» Set task: Output exactly the lines that run from the line containing "zip(*points))), Vector(map(max, zip(*points)))" through the line containing "obj.matrix_parent_inverse = Matrix.Identity(4)", with both ends included.

* * *

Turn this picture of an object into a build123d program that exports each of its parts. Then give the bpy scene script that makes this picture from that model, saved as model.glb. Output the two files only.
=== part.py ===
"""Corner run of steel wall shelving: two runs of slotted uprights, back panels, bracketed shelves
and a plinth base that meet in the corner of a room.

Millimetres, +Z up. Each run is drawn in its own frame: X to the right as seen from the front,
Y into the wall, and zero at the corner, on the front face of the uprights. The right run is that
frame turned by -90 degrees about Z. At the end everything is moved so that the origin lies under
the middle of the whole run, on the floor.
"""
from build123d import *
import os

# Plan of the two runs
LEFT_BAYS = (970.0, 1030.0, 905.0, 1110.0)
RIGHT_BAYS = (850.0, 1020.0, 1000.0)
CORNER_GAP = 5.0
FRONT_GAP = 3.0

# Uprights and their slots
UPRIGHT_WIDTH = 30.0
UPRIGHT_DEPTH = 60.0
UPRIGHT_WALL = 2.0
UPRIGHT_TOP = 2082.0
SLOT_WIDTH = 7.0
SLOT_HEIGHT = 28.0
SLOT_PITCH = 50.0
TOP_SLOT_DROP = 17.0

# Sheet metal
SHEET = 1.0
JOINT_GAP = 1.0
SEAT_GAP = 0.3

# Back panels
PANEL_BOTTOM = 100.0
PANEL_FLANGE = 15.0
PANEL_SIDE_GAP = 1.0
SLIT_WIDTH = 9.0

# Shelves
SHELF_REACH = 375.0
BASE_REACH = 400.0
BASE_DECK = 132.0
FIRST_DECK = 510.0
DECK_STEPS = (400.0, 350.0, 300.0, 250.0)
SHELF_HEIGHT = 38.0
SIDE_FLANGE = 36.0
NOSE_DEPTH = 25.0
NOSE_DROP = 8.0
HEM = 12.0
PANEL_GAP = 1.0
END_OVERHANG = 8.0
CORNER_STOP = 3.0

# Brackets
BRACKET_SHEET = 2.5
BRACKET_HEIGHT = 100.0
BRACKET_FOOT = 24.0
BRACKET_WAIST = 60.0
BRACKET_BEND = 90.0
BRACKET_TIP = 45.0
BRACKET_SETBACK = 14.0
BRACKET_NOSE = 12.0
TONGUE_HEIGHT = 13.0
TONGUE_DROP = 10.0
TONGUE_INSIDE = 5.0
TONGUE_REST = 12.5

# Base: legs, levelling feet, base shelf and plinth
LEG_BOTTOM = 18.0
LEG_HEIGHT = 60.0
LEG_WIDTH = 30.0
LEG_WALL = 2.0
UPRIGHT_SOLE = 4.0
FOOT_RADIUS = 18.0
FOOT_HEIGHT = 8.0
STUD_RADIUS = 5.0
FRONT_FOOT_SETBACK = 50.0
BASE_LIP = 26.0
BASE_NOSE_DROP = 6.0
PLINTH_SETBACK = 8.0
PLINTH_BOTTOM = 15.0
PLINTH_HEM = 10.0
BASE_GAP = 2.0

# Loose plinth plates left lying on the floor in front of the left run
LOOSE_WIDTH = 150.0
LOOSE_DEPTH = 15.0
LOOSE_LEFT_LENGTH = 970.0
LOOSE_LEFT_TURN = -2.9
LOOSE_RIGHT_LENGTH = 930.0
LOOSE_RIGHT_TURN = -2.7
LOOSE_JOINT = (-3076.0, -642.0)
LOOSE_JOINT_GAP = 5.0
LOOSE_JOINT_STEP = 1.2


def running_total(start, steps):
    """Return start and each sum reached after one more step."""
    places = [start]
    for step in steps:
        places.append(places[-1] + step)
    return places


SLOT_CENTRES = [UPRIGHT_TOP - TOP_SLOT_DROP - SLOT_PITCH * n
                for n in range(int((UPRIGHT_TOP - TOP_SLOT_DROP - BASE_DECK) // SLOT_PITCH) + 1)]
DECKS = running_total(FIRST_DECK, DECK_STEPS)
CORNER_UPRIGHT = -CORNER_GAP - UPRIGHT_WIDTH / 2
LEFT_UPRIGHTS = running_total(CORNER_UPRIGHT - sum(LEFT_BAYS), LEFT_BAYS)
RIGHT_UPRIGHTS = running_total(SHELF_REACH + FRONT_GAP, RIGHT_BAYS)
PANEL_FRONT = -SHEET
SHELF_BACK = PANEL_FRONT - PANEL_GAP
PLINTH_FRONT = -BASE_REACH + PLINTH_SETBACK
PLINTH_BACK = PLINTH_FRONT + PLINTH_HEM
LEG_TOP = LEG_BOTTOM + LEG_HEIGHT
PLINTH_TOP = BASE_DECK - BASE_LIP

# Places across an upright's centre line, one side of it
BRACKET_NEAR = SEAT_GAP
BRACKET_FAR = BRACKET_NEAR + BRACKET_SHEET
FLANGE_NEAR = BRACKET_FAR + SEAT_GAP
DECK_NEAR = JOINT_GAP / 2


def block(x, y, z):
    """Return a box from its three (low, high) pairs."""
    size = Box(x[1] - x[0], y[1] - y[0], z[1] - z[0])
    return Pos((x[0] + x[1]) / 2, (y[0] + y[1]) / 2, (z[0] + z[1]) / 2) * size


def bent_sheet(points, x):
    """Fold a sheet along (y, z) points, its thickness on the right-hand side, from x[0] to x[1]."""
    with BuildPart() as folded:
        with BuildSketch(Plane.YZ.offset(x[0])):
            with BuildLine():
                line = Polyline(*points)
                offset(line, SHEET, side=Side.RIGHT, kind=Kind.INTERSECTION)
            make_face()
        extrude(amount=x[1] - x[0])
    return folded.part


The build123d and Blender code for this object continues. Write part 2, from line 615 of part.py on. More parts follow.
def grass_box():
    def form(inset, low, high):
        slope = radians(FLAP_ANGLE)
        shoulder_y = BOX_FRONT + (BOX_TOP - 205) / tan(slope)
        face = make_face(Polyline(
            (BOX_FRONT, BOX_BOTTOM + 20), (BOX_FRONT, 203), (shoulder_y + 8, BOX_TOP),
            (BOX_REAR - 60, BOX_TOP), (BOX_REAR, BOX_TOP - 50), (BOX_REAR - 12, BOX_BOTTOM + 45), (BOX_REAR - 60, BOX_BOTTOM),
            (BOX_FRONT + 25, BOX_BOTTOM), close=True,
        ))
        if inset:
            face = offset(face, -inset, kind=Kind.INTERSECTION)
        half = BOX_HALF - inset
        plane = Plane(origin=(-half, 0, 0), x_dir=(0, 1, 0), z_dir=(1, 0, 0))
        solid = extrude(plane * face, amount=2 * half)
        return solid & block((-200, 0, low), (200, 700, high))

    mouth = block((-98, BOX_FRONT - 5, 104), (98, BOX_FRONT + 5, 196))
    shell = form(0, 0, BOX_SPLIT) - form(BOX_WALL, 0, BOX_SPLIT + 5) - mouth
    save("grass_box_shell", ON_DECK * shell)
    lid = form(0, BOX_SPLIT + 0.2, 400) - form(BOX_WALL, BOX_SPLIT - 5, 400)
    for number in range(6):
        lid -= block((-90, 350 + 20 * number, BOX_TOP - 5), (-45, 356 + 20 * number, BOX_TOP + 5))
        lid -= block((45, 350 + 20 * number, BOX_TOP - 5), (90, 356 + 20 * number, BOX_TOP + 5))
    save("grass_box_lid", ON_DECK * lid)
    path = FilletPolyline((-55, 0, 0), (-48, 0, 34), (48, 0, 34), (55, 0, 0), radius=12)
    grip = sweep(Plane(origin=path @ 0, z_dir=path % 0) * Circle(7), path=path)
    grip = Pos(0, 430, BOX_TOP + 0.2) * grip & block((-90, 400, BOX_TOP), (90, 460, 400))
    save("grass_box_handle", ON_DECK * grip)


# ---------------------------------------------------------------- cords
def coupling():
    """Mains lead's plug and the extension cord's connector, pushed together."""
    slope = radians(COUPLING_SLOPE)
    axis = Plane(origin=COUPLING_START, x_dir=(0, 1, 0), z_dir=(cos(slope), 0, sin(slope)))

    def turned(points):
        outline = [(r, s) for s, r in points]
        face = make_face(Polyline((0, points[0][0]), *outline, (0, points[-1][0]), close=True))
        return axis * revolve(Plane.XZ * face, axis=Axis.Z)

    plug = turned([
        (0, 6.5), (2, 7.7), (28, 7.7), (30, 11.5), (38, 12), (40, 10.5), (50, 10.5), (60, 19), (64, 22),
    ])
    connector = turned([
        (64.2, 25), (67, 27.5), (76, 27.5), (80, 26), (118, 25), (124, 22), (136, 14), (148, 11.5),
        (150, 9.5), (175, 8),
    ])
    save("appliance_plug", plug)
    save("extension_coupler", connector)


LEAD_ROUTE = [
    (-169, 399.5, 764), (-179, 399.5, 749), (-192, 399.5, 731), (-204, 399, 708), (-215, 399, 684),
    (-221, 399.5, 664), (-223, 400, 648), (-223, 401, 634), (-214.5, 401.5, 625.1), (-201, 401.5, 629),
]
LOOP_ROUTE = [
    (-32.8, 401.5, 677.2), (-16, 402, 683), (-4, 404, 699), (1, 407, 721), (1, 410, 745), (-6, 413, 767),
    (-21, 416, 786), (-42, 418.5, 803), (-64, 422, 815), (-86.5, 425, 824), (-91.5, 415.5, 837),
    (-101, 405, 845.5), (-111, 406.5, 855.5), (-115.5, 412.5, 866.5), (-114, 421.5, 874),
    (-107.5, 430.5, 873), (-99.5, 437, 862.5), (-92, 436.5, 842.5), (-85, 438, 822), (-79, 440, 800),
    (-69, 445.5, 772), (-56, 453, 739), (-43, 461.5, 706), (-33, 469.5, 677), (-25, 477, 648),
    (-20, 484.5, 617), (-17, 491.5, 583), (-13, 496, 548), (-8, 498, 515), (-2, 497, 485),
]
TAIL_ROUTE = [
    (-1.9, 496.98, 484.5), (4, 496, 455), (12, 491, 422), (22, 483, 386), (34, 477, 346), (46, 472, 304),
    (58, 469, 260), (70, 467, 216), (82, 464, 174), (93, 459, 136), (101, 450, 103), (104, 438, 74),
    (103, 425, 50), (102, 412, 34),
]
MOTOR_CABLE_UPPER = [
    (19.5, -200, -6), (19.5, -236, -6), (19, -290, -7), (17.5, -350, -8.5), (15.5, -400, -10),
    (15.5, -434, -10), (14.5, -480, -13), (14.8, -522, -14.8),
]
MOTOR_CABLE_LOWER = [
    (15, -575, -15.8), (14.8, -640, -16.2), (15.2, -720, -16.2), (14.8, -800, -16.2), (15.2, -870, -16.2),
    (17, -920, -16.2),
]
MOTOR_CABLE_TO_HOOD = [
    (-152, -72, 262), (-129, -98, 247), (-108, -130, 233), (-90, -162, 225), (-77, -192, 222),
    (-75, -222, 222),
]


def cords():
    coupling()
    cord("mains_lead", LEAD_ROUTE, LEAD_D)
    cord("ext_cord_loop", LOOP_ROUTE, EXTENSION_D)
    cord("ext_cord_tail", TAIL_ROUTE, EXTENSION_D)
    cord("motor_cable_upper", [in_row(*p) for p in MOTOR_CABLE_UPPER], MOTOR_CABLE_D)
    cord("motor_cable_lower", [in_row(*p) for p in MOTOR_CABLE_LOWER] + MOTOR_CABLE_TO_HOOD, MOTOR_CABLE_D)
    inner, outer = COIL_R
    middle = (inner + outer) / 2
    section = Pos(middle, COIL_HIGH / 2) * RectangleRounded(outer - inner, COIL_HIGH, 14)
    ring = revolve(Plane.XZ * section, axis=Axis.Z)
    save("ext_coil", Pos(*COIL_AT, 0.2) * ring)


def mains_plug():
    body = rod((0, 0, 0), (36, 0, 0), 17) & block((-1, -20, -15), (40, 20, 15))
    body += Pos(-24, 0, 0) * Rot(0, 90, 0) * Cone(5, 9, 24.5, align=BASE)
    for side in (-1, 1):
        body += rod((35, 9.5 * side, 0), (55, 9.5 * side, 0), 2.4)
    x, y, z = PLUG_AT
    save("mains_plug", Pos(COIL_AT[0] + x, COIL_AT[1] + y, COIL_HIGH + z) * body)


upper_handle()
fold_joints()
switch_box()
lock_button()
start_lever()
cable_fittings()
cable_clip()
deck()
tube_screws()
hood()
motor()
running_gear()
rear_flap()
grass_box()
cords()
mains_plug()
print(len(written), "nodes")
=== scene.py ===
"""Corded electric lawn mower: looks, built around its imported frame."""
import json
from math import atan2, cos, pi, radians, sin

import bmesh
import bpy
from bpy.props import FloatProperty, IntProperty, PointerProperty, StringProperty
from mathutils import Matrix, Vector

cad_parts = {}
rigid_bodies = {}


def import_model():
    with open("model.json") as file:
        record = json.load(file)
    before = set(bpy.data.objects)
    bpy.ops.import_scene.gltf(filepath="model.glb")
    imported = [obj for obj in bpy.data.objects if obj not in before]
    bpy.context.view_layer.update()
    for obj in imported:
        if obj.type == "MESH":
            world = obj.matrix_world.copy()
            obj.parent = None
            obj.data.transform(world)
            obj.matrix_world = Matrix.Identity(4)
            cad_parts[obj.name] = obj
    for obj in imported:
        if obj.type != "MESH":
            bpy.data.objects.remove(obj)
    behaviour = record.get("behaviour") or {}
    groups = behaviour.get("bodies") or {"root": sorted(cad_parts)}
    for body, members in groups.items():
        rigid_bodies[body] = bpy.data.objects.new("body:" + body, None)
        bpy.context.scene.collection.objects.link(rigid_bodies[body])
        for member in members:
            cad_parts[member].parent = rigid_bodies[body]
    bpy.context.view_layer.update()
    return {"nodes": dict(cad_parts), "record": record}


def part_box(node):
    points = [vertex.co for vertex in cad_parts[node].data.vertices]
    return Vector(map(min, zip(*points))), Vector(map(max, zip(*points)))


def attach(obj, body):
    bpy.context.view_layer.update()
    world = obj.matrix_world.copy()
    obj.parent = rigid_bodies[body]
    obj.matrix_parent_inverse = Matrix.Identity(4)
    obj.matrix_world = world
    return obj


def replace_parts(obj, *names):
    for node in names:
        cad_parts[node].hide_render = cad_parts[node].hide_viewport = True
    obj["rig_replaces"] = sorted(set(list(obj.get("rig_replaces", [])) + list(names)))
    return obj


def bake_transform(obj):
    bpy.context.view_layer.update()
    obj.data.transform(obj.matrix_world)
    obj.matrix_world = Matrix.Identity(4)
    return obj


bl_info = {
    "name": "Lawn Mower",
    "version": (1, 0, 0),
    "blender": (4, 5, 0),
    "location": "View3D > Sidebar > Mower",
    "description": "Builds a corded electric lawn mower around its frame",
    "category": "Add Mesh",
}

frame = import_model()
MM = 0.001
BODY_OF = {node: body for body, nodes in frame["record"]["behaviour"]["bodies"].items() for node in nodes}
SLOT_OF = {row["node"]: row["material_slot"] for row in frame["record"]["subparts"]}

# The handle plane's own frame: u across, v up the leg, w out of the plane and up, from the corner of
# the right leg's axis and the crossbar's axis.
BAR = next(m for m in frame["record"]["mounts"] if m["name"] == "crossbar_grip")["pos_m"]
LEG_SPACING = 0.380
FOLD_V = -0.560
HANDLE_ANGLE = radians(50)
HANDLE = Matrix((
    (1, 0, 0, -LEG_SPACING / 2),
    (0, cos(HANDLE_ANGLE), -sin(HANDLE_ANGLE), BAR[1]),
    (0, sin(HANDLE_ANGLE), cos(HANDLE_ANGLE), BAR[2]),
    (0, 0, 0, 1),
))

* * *

» Finished answer:
    return Vector(map(min, zip(*points))), Vector(map(max, zip(*points)))


def attach(obj, body):
    bpy.context.view_layer.update()
    world = obj.matrix_world.copy()
    obj.parent = rigid_bodies[body]
    obj.matrix_parent_inverse = Matrix.Identity(4)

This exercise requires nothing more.